Mainly, I wanted to show you that a two year old can ride a two-wheeler (queue proud Mommy moment):

Sunday, December 4, 2011


We had a chance for some quiet family time over Thanksgiving weekend.  We decided to introduce J to board games and pulled out our cheap MB games that we rescued from our parents houses when we "grew up" and officially moved out.

The first one we pulled out was my Giant Cootie!  The pieces are large enough that I don't have to worry about my 2.5 yr old choking.

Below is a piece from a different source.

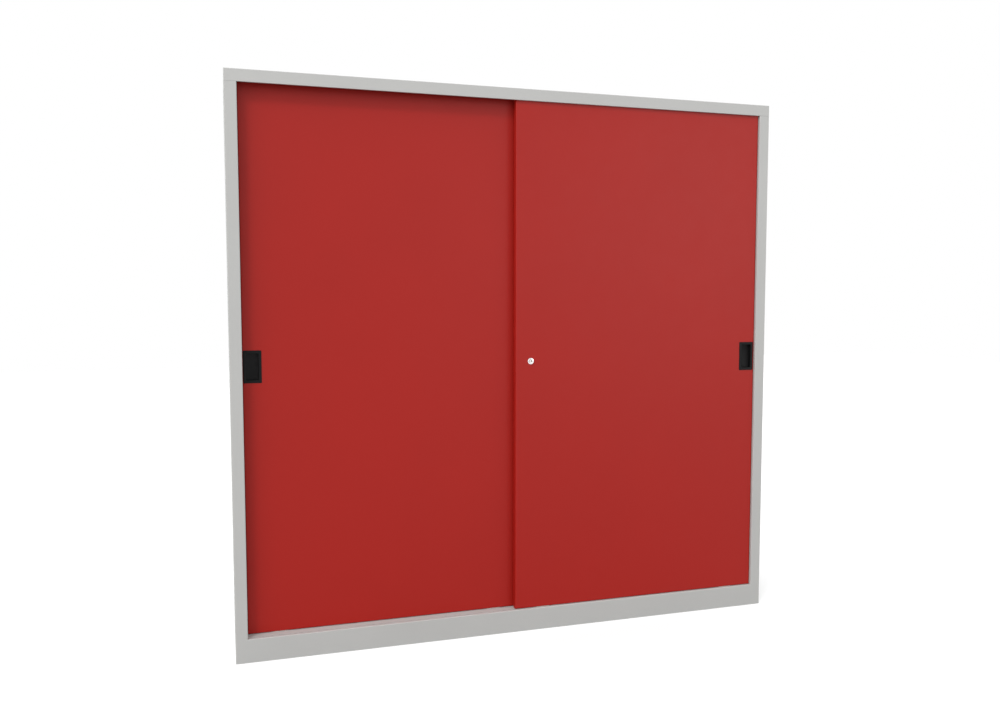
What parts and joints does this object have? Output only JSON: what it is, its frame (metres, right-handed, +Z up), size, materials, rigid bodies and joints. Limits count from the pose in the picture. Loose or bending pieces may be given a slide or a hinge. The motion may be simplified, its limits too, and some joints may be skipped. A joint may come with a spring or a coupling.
{
  "type": "sliding door cabinet",
  "caption": "Wide sheet-steel cabinet with light grey frame, overlapping red sliding doors, recessed pulls, push lock, centre partition and adjustable shelves.",
  "frame": {"origin": "on the floor, under the middle of the cabinet", "axes": "+X to the right along the front, +Y from the front to the back, +Z up"},
  "size_m": [2, 0.45, 1.95],
  "materials": {
    "frame_paint": "light grey powder coat, fine orange peel, satin",
    "door_paint": "red powder coat, fine orange peel, satin",
    "zinc_steel": "bright zinc plate",
    "bright_steel": "nickel-plated",
    "chrome": "polished",
    "black_plastic": "fine moulded texture",
    "nylon": "natural nylon",
    "rubber": "matt"
  },
  "bodies": {
    "carcass": {"back_panel_left": "frame_paint", "back_panel_right": "frame_paint", "base_channel": "frame_paint", "base_panel": "frame_paint", "cap_angles": "frame_paint", "centre_partition": "frame_paint", "end_buffers": "rubber", "front_rail": "zinc_steel", "plinth_rail": "frame_paint", "rear_rail": "zinc_steel", "shelf_clips": "zinc_steel", "shelf_left_1": "frame_paint", "shelf_left_2": "frame_paint", "shelf_left_3": "frame_paint", "shelf_left_4": "frame_paint", "shelf_right_1": "frame_paint", "shelf_right_2": "frame_paint", "shelf_right_3": "frame_paint", "shelf_right_4": "frame_paint", "side_panel_left": "frame_paint", "side_panel_right": "frame_paint", "top_cap": "frame_paint", "upright_left_front": "frame_paint", "upright_left_rear": "frame_paint", "upright_right_front": "frame_paint", "upright_right_rear": "frame_paint"},
    "front_door_leaf": {"front_door": "door_paint", "front_door_axles": "zinc_steel", "front_door_guide_shoes": "nylon", "front_door_hanger_bolts": "zinc_steel", "front_door_hanger_left": "zinc_steel", "front_door_hanger_right": "zinc_steel", "front_door_pull": "black_plastic", "front_door_stiffeners": "door_paint", "lock_housing": "chrome", "lock_clip": "bright_steel"},
    "rear_door_leaf": {"rear_door": "door_paint", "rear_door_axles": "zinc_steel", "rear_door_guide_shoes": "nylon", "rear_door_hanger_bolts": "zinc_steel", "rear_door_hanger_left": "zinc_steel", "rear_door_hanger_right": "zinc_steel", "rear_door_pull": "black_plastic", "rear_door_stiffeners": "door_paint", "lock_keeper": "zinc_steel"},
    "front_wheel_left": {"front_door_wheel_left": "nylon"},
    "front_wheel_right": {"front_door_wheel_right": "nylon"},
    "rear_wheel_left": {"rear_door_wheel_left": "nylon"},
    "rear_wheel_right": {"rear_door_wheel_right": "nylon"},
    "lock_cylinder": {"lock_barrel": "chrome", "lock_bolt": "bright_steel"},
    "lock_plug": {"key_plug": "bright_steel"}
  },
  "joints": [
    {"name": "front_door_slide", "type": "slide", "parent": "carcass", "child": "front_door_leaf", "axis": [1, 0, 0], "range_m": [-0.941, 0]},
    {"name": "rear_door_slide", "type": "slide", "parent": "carcass", "child": "rear_door_leaf", "axis": [-1, 0, 0], "range_m": [-0.926, 0]},
    {"name": "front_wheel_left_spin", "type": "hinge", "parent": "front_door_leaf", "child": "front_wheel_left", "pos_m": [0.1705, -0.19875, 1.9368], "axis": [0, 1, 0], "range_deg": [-6741, 0]},
    {"name": "front_wheel_right_spin", "type": "hinge", "parent": "front_door_leaf", "child": "front_wheel_right", "pos_m": [0.7705, -0.19875, 1.9368], "axis": [0, 1, 0], "range_deg": [-6741, 0]},
    {"name": "rear_wheel_left_spin", "type": "hinge", "parent": "rear_door_leaf", "child": "rear_wheel_left", "pos_m": [-0.7705, -0.16275, 1.9368], "axis": [0, 1, 0], "range_deg": [0, 6633]},
    {"name": "rear_wheel_right_spin", "type": "hinge", "parent": "rear_door_leaf", "child": "rear_wheel_right", "pos_m": [-0.1705, -0.16275, 1.9368], "axis": [0, 1, 0], "range_deg": [0, 6633]},
    {"name": "lock_push", "type": "slide", "parent": "front_door_leaf", "child": "lock_cylinder", "axis": [0, 1, 0], "range_m": [0, 0.005]},
    {"name": "key_turn", "type": "hinge", "parent": "lock_cylinder", "child": "lock_plug", "pos_m": [0.039, -0.2241, 0.99], "axis": [0, 1, 0], "range_deg": [0, 90]}
  ],
  "couplings": [
    {"joint": "front_wheel_left_spin", "follows": "front_door_slide", "rad_per_m": 125},
    {"joint": "front_wheel_right_spin", "follows": "front_door_slide", "rad_per_m": 125},
    {"joint": "rear_wheel_left_spin", "follows": "rear_door_slide", "rad_per_m": -125},
    {"joint": "rear_wheel_right_spin", "follows": "rear_door_slide", "rad_per_m": -125}
  ]
}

We explained a little bit of insect anatomy as we built our bugs (the competition part of the game still is a bit above J's level).

Insects have:
  • A head
  • A thorax (middle section)
  • An abdomen (the rear section)
  • Six legs
  • Two antennae
  • Eyes

Other things to discuss:
  • Where do insects come from?
  • What purposes do insects serve?
  • What are helpful insects?
  • What are harmful insects?
  • What do insects eat?
  • What eats insects?
  • How do insects protect themselves?  - We discussed this one as a grasshopper hopped a ride on our car home from church two weeks ago.  It was a giant grasshopper that resembled a leaf!  (Sorry, I don't have a picture).

Other things to try:
  • Collect a bug from outside and study it.  Point out the features you just discussed and release it back into the "wild".
  • Visit a museum with a bug collection on display to see a variety of shapes, sizes, colors, and kinds of bugs.

**I don't think MB currently sells Giant Cootie (mine has a copyright of 1986 on the box), but they sure do have regular Cootie (which we also have an updated version from John's family).  I did some internet research over the weekend and they were half off at many toy shops (prob due to Black Friday sales), but they typically run ~$10 non-sale.